Khan was hired by "others who appeared to be based in Pakistan", Morgan told the jury at in Kingston-upon-Tham.

In 2018, Goraya had "received information from the FBI that he was on a kill list", she added, saying he feared a state-orchestrated attack.

"He believes that some of the threats that he received were from internet trolls but that others were in fact being led and orchestrated by ISI," she said, referring to Pakistan's intelligence agency.

The lawyer told the jury Goraya's social media postings "made fun of the Pakistani military" and went "so far on occasions as to call Pakistan a terrorist state".

Goraya, who has lived outside Pakistan for more than a decade, did not attend the hearings.

Khan, from east London, was charged in June last year with conspiring with unknown other people to murder Goraya in the Netherlands.

He was arrested after returning to the UK by train.

British police liaised with the Dutch authorities to build up a dossier of his encrypted communications with middlemen on WhatsApp and Signal and security camera footage of his movements.

After travelling to the Netherlands on Eurostar, Khan spent days watching Goraya's home in Rotterdam and bought a professional chef's knife.

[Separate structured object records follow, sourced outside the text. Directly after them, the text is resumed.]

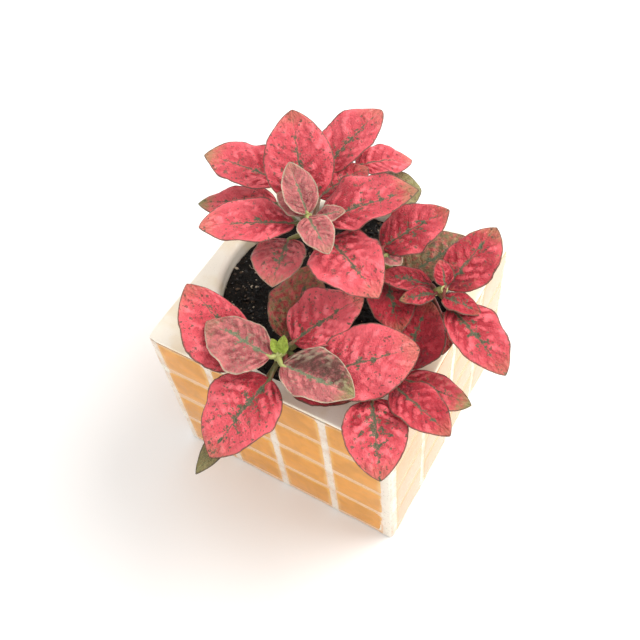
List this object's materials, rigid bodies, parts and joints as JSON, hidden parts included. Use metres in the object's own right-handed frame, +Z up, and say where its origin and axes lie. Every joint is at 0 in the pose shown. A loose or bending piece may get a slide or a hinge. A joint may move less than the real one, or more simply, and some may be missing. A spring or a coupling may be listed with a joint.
{
  "type": "potted polka dot plant",
  "caption": "Small square planter faced with glazed tiles and filled with soil, holding a polka dot plant with pink-red leaves, green veins and dark green spots.",
  "frame": {"origin": "middle of the planter's flat underside", "axes": "+Z up out of the planter's mouth, -Y out of its front tiled face, +X to the right seen from the front"},
  "size_m": [0.0956, 0.1023, 0.1007],
  "materials": {
    "planter_white": "matte",
    "amber_glaze": "polished",
    "cream_grout": "matte",
    "dark_peat": "matte",
    "polka_dot_leaf": "satin"
  },
  "bodies": {
    "root": {"pot_core": "planter_white", "tile_sheet_front": "amber_glaze", "tile_sheet_right": "amber_glaze", "tile_sheet_back": "amber_glaze", "tile_sheet_left": "amber_glaze", "grout": "cream_grout", "soil": "dark_peat", "shoot_back_left": "polka_dot_leaf", "shoot_centre_right": "polka_dot_leaf", "shoot_right": "polka_dot_leaf", "shoot_front_right": "polka_dot_leaf", "shoot_front_left": "polka_dot_leaf"}
  },
  "joints": []
}
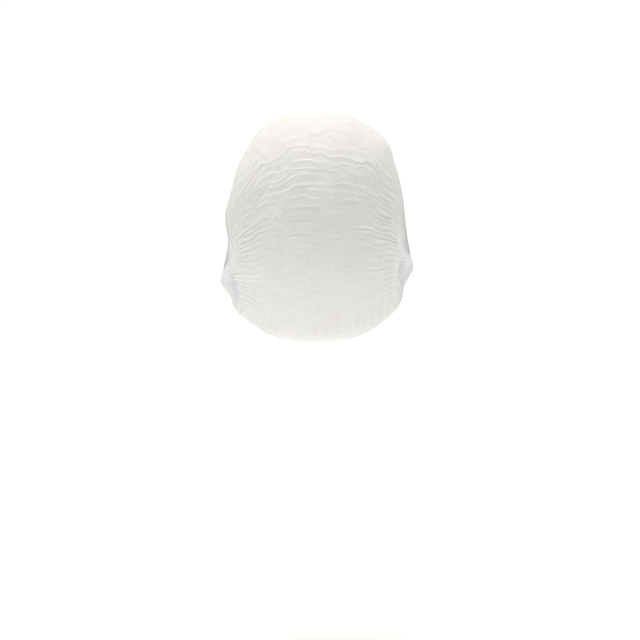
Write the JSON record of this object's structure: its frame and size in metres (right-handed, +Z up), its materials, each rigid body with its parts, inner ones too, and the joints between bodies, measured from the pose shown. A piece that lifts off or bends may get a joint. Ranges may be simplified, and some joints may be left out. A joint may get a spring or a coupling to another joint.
{
  "type": "disposable hair cover cap",
  "caption": "Pleated nonwoven hair cover cap, opened out to its worn form, with elastic in its hems and a welded end over each ear.",
  "frame": {"origin": "the inside of the crown's highest part, where the cap sits on top of the head", "axes": "+Z up, the wearer faces -Y, +X to the wearer's left"},
  "size_m": [0.1742, 0.1963, 0.1959],
  "materials": {
    "cover_cloth": "matt white spunbond nonwoven, thin enough to let a little light through",
    "hem_cloth": "the same nonwoven, folded double",
    "elastic": "off-white covered elastic",
    "welded_cloth": "nonwoven layers pressed and welded together, slightly glossier"
  },
  "bodies": {
    "root": {"crown": "cover_cloth", "hem_front": "hem_cloth", "hem_nape": "hem_cloth", "elastic_front": "elastic", "elastic_nape": "elastic", "end_weld_left": "welded_cloth", "end_weld_right": "welded_cloth"}
  },
  "joints": []
}
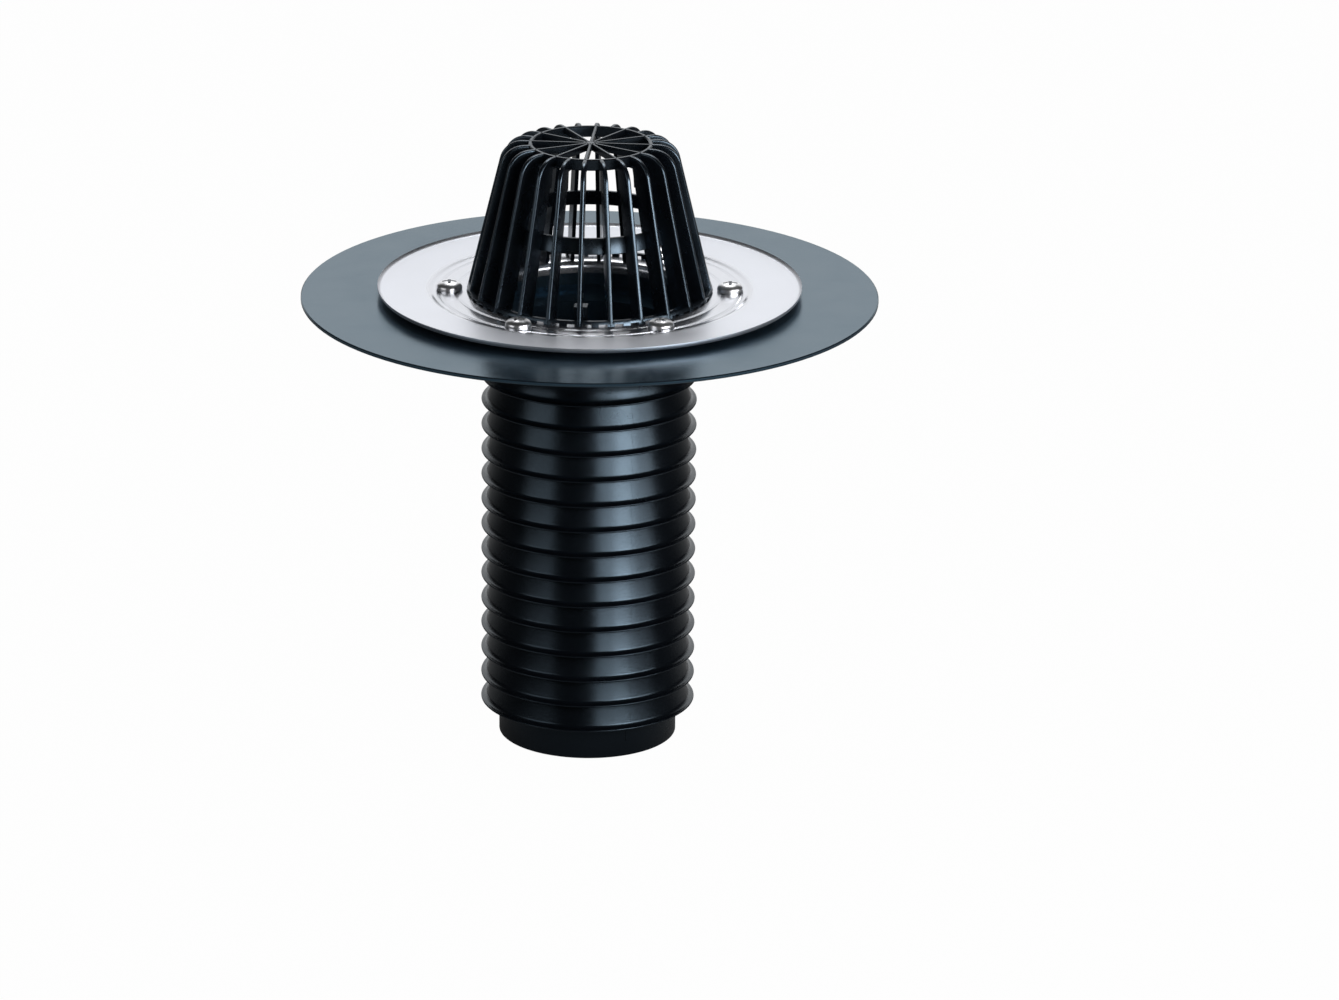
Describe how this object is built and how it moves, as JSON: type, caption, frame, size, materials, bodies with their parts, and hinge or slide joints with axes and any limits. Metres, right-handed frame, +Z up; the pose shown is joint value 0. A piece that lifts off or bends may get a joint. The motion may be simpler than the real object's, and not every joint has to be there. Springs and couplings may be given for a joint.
{
  "type": "flat roof drain",
  "caption": "Roof outlet with a wide flange, a polished clamping ring, a ribbed leaf guard and a flexible corrugated hose ending in a plain collar.",
  "frame": {"origin": "centre of the hose's lower end, which the part stands on", "axes": "+Z up along the drain's axis; +X through one of the clamping screws"},
  "size_m": [0.354, 0.354, 0.3803],
  "materials": {
    "body_plastic": "black moulded plastic with a fine grain and a satin sheen",
    "insert_brass": "turned brass",
    "seal_rubber": "matt black rubber sheet",
    "ring_steel": "polished stainless steel sheet",
    "screw_steel": "bright stainless steel",
    "guard_plastic": "black moulded plastic, satin",
    "hose_rubber": "black flexible plastic with a semi-gloss skin",
    "band_steel": "rolled stainless strip"
  },
  "bodies": {
    "root": {"drain_body": "body_plastic", "threaded_inserts": "insert_brass", "sealing_gasket": "seal_rubber", "clamping_ring": "ring_steel", "clamp_screws": "screw_steel", "leaf_guard": "guard_plastic", "corrugated_hose": "hose_rubber", "hose_band": "band_steel", "band_screw": "band_steel"}
  },
  "joints": []
}
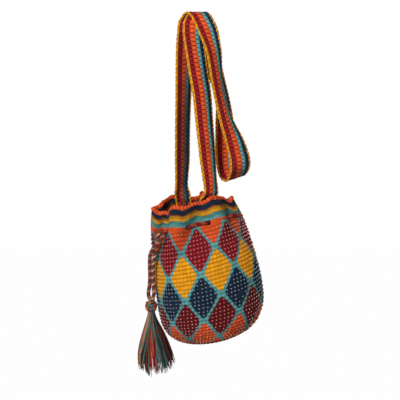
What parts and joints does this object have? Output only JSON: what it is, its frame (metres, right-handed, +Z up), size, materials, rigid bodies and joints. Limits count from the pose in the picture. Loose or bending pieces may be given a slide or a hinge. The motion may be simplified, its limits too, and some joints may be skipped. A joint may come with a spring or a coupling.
{
  "type": "crocheted mochila bag",
  "caption": "Small beaded crochet bucket bag with a gathered neck, a drawstring ending in a tassel, and a woven strap doubled over a peg.",
  "frame": {"origin": "middle of the round peg that the doubled strap hangs over", "axes": "+Z up; the peg lies along X; -Y is the side that faces the viewer; the tassel hangs on the -X side"},
  "size_m": [0.1735, 0.1264, 0.4822],
  "materials": {
    "crochet": "crocheted cotton yarn with small glass beads",
    "woven_band": "warp-faced woven cotton band",
    "thread": "sewing yarn",
    "cord": "twisted cotton cord",
    "yarn": "loose cotton yarn"
  },
  "bodies": {
    "bag": {"bag_body": "crochet", "strap": "woven_band", "strap_seam_back": "thread", "strap_seam_front": "thread", "drawstring_neck": "cord"},
    "tassel_drop": {"drawstring_tail_a": "cord", "drawstring_tail_b": "cord", "tassel_knot": "yarn", "tassel_skirt": "yarn"}
  },
  "joints": [
    {"name": "tassel_swing", "type": "hinge", "parent": "bag", "child": "tassel_drop", "pos_m": [-0.04119, -0.03162, -0.27372], "axis": [-0.6683, 0.7381, -0.0926], "range_deg": [0, 75]}
  ]
}
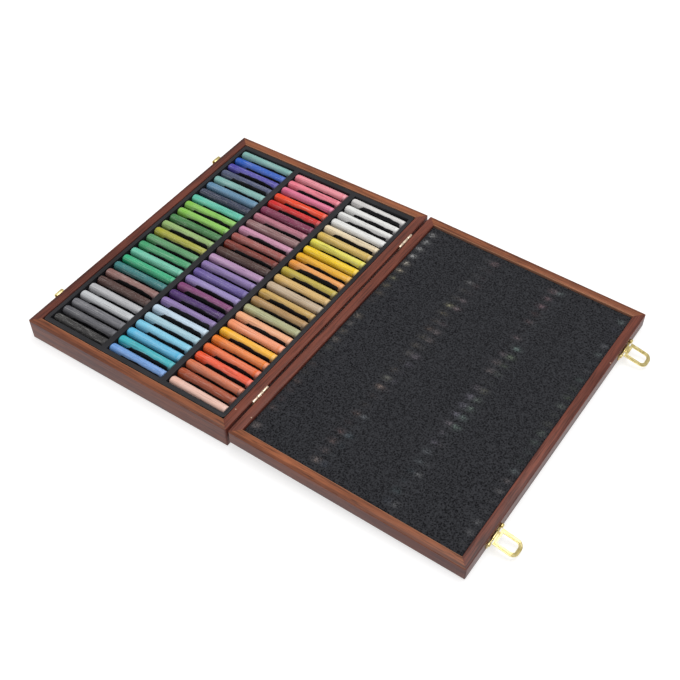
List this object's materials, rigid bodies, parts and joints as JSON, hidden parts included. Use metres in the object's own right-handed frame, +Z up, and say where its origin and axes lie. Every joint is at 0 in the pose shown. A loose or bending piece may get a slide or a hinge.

He returned to the UK after realising the blogger was away.

Khan, who pleaded not guilty at his trial held at Kingston-upon-Thames in southwest London, acknowledged sending the messages and travelling to Rotterdam, but claimed he was only seeking money and never intended to commit the killing.

"He was enthusiastic about carrying out the killing to earn the money and to carry out further attacks in the future," Morgan said.

Goraya has previously reported violent attacks and threats made against him.

In 2017 he said he was held in captivity for weeks in Pakistan along with four other activists and tortured.

The Pakistani military denied any involvement.